D’s daughter got interested in my camera. I had two with me since I wanted to practice ahead of the wedding I photographed on Sunday, and she asked if she could use one. We had a great conversation about aperture, shutter speed, and film speed, and went around taking pictures of things together and separately.
It makes me so happy to see my sister so happy. Her boyfriend is a wonderful guy, and their interaction is warm and mutually supportive. It’s lovely to be around.
Hazel and her cousin fought, a lot. And then on Saturday, when we were driving away, Hazel cried and cried, saying her tummy hurt, that she needed to go back, that she wanted to live with her cousin and D’s kids, that she loves her cousin so much, etc. It helps me to remember that power struggles do not mean a lack of love, or the presence of malice. As my sister says, if they didn’t love each other so much it wouldn’t matter so much.
Sunday I prepped for the wedding, and then I was at the wedding, from 2:30 to 9 or so.
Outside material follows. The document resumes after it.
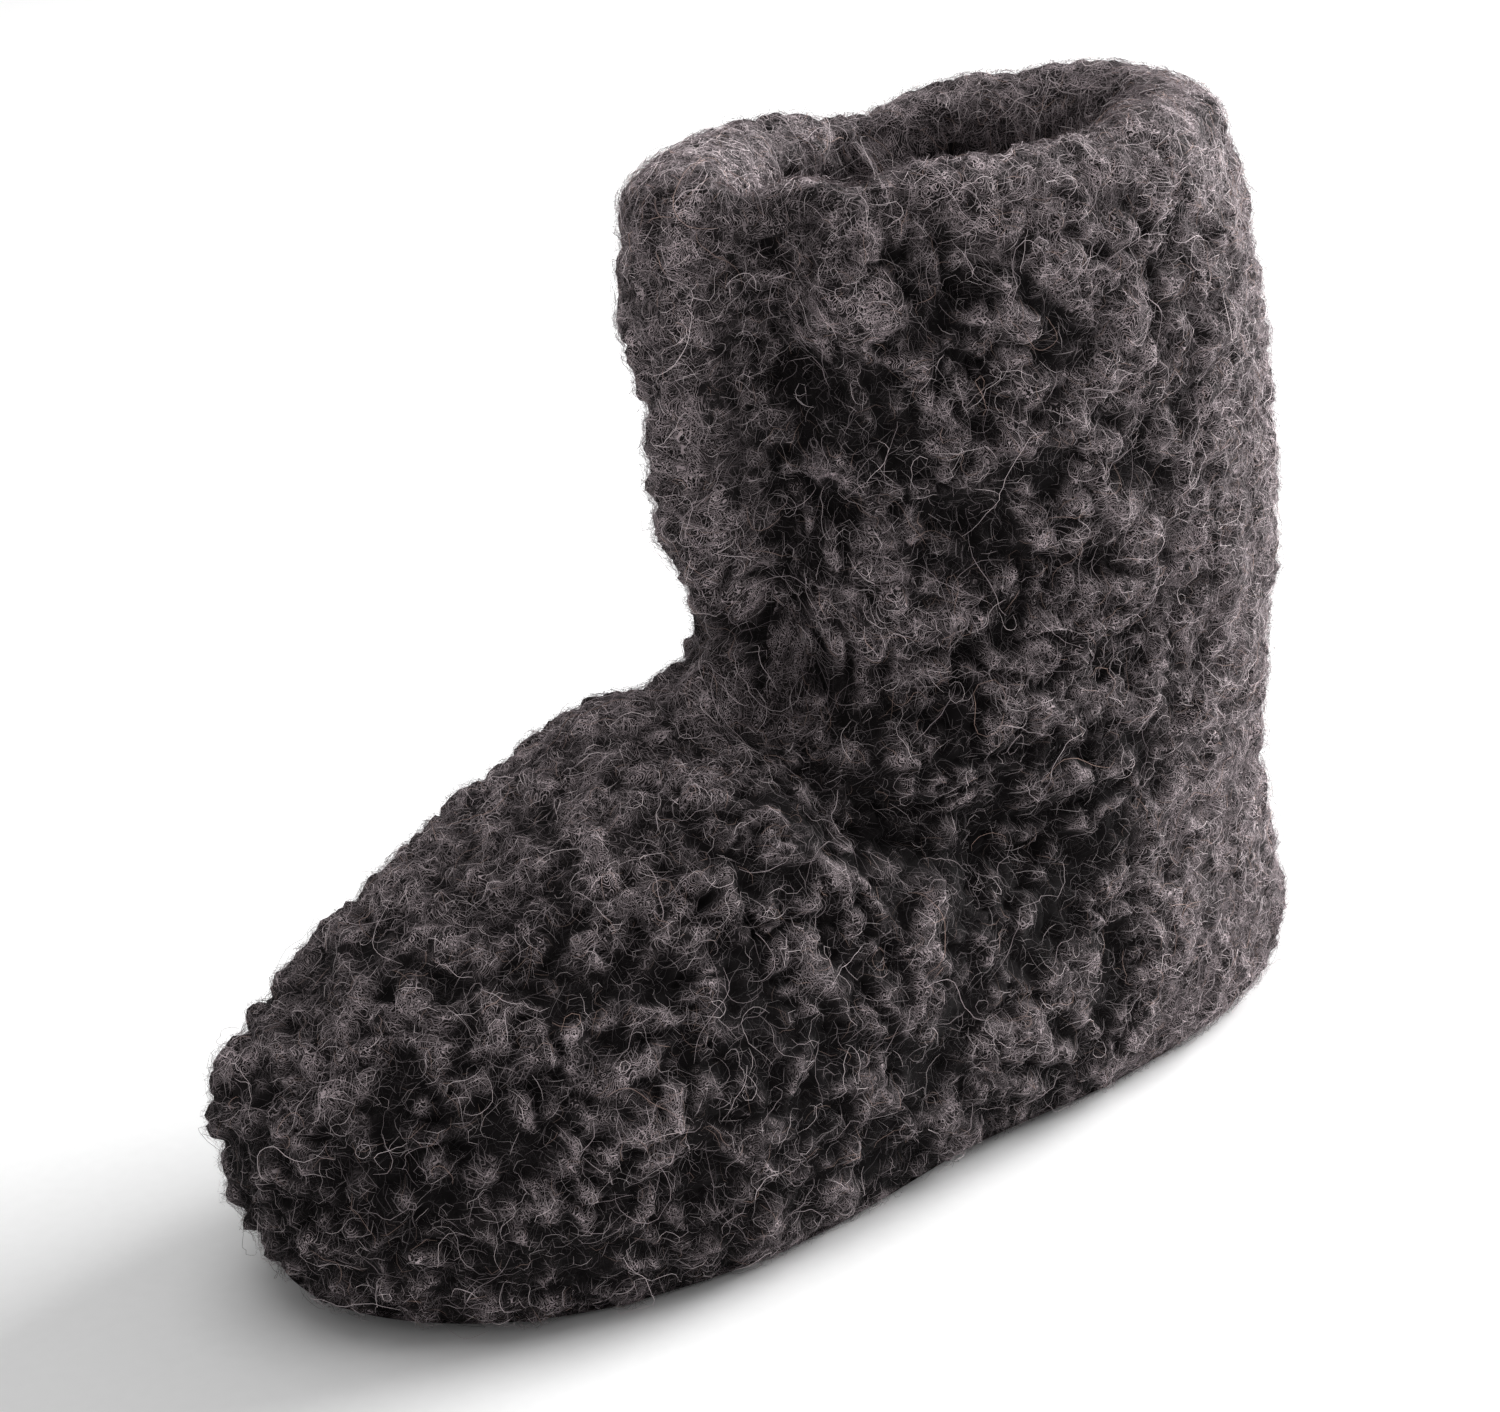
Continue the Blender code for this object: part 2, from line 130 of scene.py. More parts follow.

It was a long, exhilarating, tiring, wonderful day. I have a ton of photos to go through, to edit, to pass along. I definitely wouldn’t want to do that as my main job, but it was quite amazing to do something that far out of my normal professional life, that far from my comfort zone (I’m usually a one-on-one kind of a person). I have not looked at all the pictures yet, but will get through them in the next few weeks.
Monday I was astonished to find myself back in my regular life, parenting and teaching.
Today, I drove down with the kids and picked Hazel’s cousin B up. We spent the day down at their house, at the park nearby, and at a restaurant for lunch (neither G nor we have much food in the house at the moment). I managed to apply, erratically and inconsistently, some of the new tools Ted and I have been learning in our parenting class. The day, overall, went pretty well. And now I’ve done it, and I know I can take care of all four kids.
Tonight we had the last of our 4-part class series. It has been such a tremendously helpful experience. We’ve taken notes each time. Tomorrow night we’ll compare notes and make a plan for moving forward. We want to continue to nurture our forward momentum. There are a few people in the class who are interested in forming a parent group, and I hope we can get that together, too. There’s nothing like support from others struggling in the same trenches.
One thing we did tonight was express appreciation for something we love about our families. I said that I loved how strongly and intensely my kids are themselves. This morning I had a moment of realization about how quickly, consistently, and fervently I focus my attention on projected negative consequences, rather than on sometimes subtler positives or potential for positives in the moment. My personal goal for some time now, I think will be to remember to focus on the positive, not to the exclusion of reality, but as a way to be thoughtful about to what I am giving power. It is simply not necessary for 90% of the content of what I say to my kids to be correction. I can step away from micromanaging them. I can act out my confidence in their ability to figure things out for themselves. And I can enjoy the spark of humor, the shared appreciation of wonder, the warmth of love, give those things their due before weaving in any teaching I find necessary.
In other words, I can laugh when my daughter pokes her finger through the hole in the shower curtain and speaks to me in a funny voice. I don’t have to imagine the curtain shreds on the floor and lecture her about treating stuff with respect. I can talk with her about that later. There will always be opportunities for discussion of that sort, but the moments when she looks for connection with me will not last forever if I’m always batting them away in correction or judgment.
The wonderful thing is, change is always possible, repair is possible, and I don’t have to waste my time in self-castigation, either.